__What the task requires__
In the records below, find the line that contains "Model this object" and the line that contains "from mathutils import Vector". Set down exactly those lines and every line between them, and nothing more.

__Data supplied__
──────────────────────────────

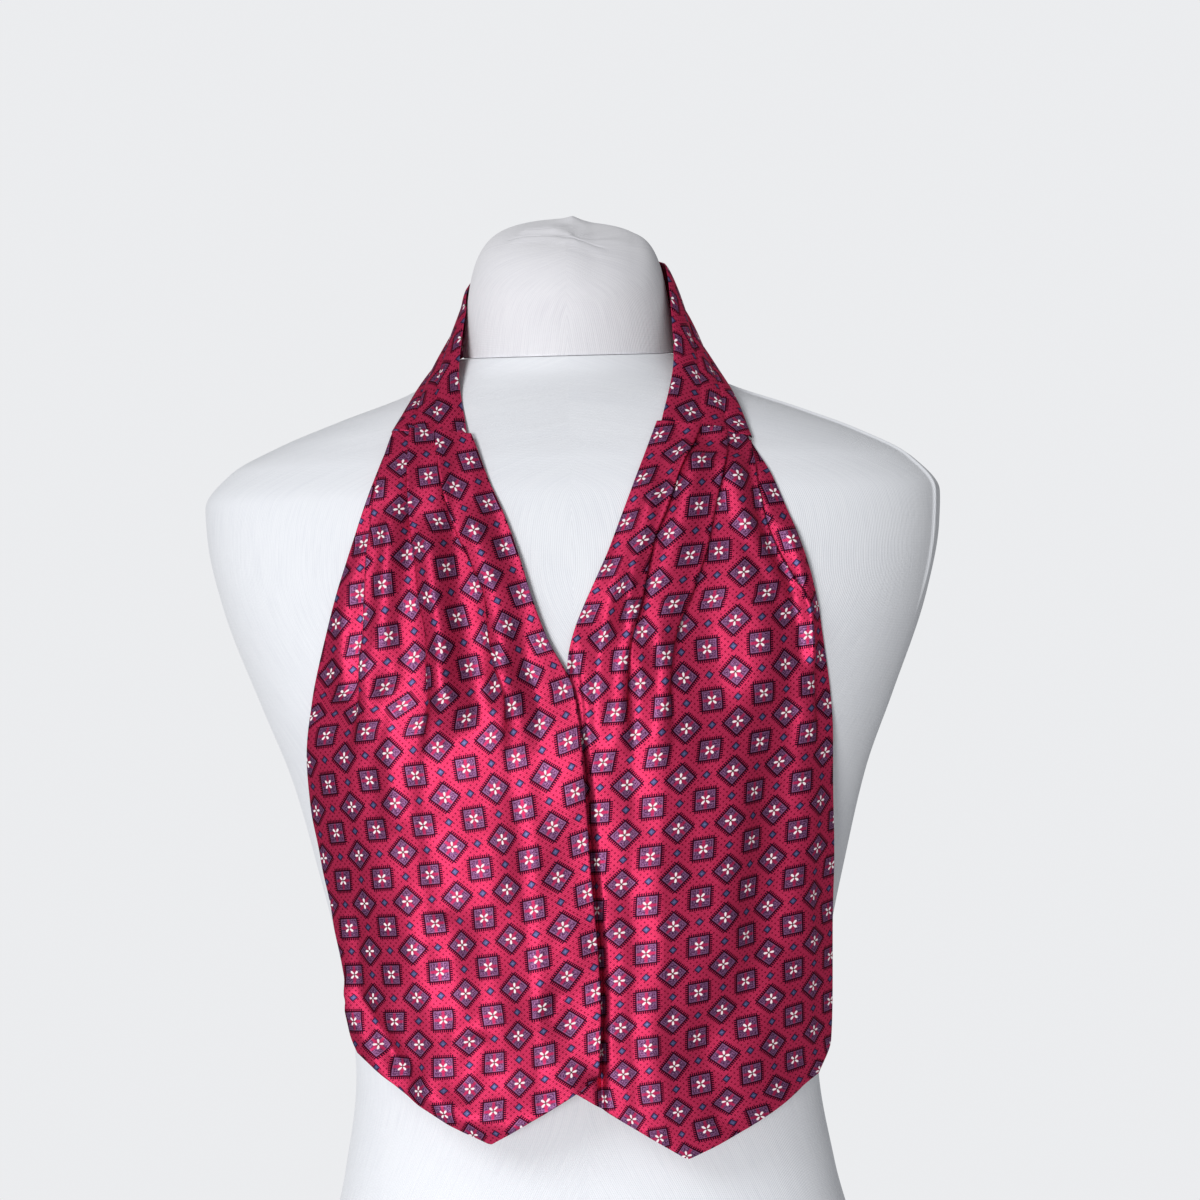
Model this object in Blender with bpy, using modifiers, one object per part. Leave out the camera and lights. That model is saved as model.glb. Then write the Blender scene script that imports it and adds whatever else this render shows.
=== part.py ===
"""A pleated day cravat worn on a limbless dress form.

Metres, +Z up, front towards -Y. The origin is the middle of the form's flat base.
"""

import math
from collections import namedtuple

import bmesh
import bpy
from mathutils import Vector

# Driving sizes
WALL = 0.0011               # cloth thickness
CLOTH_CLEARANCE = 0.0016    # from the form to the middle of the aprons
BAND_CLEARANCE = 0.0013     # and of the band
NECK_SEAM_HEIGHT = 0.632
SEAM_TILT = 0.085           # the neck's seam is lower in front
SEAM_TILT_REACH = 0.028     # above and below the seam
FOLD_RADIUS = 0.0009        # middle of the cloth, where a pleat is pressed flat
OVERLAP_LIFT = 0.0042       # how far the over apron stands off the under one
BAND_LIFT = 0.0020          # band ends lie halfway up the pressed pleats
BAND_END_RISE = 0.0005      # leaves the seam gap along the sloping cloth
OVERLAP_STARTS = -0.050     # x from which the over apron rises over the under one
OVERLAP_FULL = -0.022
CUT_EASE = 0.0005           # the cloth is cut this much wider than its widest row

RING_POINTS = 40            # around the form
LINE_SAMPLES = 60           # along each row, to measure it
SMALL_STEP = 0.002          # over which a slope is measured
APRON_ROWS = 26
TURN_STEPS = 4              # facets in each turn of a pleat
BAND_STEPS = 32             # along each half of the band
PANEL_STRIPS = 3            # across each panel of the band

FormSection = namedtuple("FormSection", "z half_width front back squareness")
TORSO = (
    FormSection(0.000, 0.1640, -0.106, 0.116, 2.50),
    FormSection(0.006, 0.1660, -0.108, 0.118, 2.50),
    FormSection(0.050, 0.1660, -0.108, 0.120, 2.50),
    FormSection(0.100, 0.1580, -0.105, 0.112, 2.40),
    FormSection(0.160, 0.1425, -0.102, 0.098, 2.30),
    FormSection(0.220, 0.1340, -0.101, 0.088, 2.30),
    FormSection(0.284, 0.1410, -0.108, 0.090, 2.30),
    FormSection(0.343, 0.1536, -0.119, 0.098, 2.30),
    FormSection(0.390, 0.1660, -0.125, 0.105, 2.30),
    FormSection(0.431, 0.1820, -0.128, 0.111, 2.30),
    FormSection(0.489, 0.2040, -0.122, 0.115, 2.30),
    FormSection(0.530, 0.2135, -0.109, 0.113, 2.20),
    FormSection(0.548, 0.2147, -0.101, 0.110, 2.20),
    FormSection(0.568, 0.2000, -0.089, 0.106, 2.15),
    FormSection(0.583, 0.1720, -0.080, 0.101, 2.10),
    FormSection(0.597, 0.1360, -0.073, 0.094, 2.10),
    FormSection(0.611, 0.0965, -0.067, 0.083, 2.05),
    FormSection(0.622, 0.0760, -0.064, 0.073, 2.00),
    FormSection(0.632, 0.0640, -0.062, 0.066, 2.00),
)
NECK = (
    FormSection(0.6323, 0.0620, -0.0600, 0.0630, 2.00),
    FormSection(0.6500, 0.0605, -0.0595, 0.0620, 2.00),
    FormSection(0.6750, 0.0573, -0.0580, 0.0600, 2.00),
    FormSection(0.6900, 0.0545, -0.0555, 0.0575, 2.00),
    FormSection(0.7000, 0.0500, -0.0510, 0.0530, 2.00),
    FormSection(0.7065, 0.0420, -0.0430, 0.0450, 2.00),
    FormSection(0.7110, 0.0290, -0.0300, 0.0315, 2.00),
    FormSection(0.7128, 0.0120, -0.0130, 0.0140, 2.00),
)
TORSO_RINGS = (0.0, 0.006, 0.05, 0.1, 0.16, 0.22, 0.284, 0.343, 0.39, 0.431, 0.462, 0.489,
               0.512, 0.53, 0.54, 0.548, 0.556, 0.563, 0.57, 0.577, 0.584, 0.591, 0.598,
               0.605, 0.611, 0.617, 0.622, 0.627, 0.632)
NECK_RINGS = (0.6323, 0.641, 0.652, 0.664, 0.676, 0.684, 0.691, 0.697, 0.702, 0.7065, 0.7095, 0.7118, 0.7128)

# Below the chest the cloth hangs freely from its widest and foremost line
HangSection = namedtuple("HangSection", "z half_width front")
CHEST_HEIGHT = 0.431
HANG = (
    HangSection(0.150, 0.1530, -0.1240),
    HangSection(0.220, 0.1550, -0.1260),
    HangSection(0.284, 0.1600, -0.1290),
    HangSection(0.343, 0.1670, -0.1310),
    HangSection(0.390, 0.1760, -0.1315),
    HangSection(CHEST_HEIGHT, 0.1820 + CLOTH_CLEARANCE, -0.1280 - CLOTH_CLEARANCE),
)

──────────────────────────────

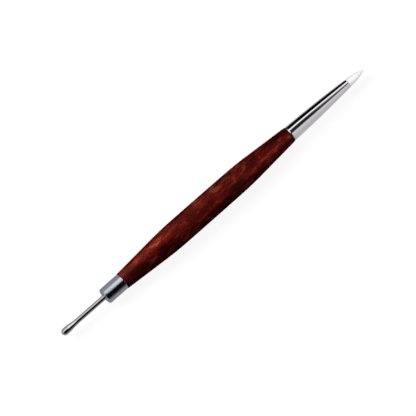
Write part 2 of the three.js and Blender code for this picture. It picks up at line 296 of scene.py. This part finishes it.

──────────────────────────────

__Answer to the exercise__
Model this object in Blender with bpy, using modifiers, one object per part. Leave out the camera and lights. That model is saved as model.glb. Then write the Blender scene script that imports it and adds whatever else this render shows.
=== part.py ===
"""A pleated day cravat worn on a limbless dress form.

Metres, +Z up, front towards -Y. The origin is the middle of the form's flat base.
"""

import math
from collections import namedtuple

import bmesh
import bpy
from mathutils import Vector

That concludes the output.